Market Context: The AI Investment Dilemma
Oracle's situation reflects a broader tension in the technology sector between aggressive investment in artificial intelligence infrastructure and the immediate financial consequences of such spending. While Amazon, Microsoft, and Google have similarly committed enormous capital to AI capabilities, the market's appetite for such spending has grown more selective as evidence of AI monetization remains limited across the industry.
The infrastructure software market, where Oracle ($ORCL) competes with companies like Salesforce ($CRM), SAP, and emerging cloud providers, has experienced significant turbulence as investors grapple with:
- Uncertain ROI timelines for massive AI infrastructure investments
- Debt sustainability concerns among companies making multi-year, multi-billion-dollar commitments
- Free cash flow deterioration during capital-intensive buildout phases
- Market valuation pressures on companies perceived as overinvesting relative to near-term returns
The lawsuit's focus on Oracle's failure to disclose debt and cash flow risks highlights investor concerns about transparency in how technology companies communicate the financial trade-offs inherent in their AI strategies. In a period when capital discipline and path-to-profitability metrics have become increasingly scrutinized, companies face pressure to demonstrate that massive infrastructure spending will translate into competitive advantages and revenue growth within reasonable timeframes.

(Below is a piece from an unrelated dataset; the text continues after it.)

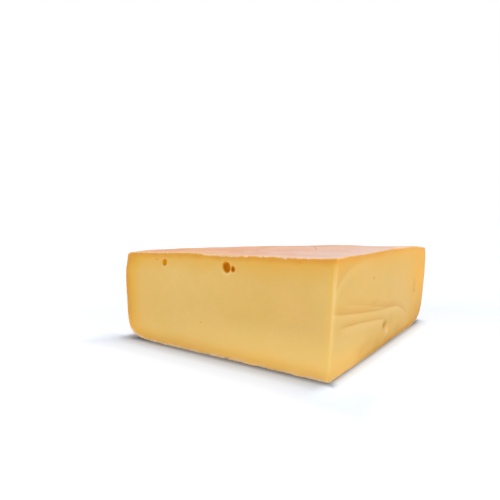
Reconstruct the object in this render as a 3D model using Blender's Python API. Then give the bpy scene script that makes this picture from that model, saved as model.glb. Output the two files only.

Investor Implications: Capital Allocation and Financial Transparency
The pending litigation carries implications extending beyond Oracle shareholders, signaling potential consequences for technology companies' disclosure practices around capital-intensive strategic initiatives.
For Oracle shareholders specifically:
- Litigation risk: Shareholders who experienced losses during the defined period may have grounds for recovery through the class action settlement process
- Governance questions: The lawsuit raises questions about board oversight of executive decisions regarding capital expenditure levels and risk communication
- Valuation impacts: Ongoing litigation and potential settlements could create additional financial and reputational headwinds
For the broader market and investor base:
The case establishes precedent regarding what constitutes adequate disclosure when companies undertake transformative capital investment programs. Technology companies planning significant spending on AI infrastructure may face heightened scrutiny regarding how they disclose financial risks, timeline expectations, and competitive positioning to investors. This could result in more detailed disclosures, more conservative capital guidance, or increased skepticism toward aggressive AI spending announcements.
The emphasis on concealed risks to debt profiles and credit ratings is particularly noteworthy, as it suggests investors and plaintiffs' attorneys are applying heightened scrutiny to how companies balance growth ambitions against financial stability metrics. This trend could influence how Oracle and peers are valued, with investors potentially demanding risk premiums for companies undertaking major strategic pivots without clear near-term financial justification.
Forward-Looking Implications
As Oracle navigates this litigation while simultaneously competing in the high-stakes AI infrastructure market, the company faces a delicate balancing act. The lawsuit underscores the importance of transparent communication regarding capital allocation decisions, particularly when those decisions involve substantial near-term cash outflows without proportional near-term revenue generation.
For investors holding Oracle shares or considering positions in similar technology companies pursuing aggressive AI strategies, the case serves as a reminder to carefully examine how management communicates the financial implications of major strategic initiatives. The April 6, 2026 deadline for lead plaintiff requests will be a key milestone in determining the scope and potential financial impact of the class action. Broader market trends in technology sector valuations, competing companies' capital allocation decisions, and the ultimate commercialization of AI infrastructure investments will likely influence both the litigation's trajectory and Oracle's ability to justify its investment thesis to the investment community.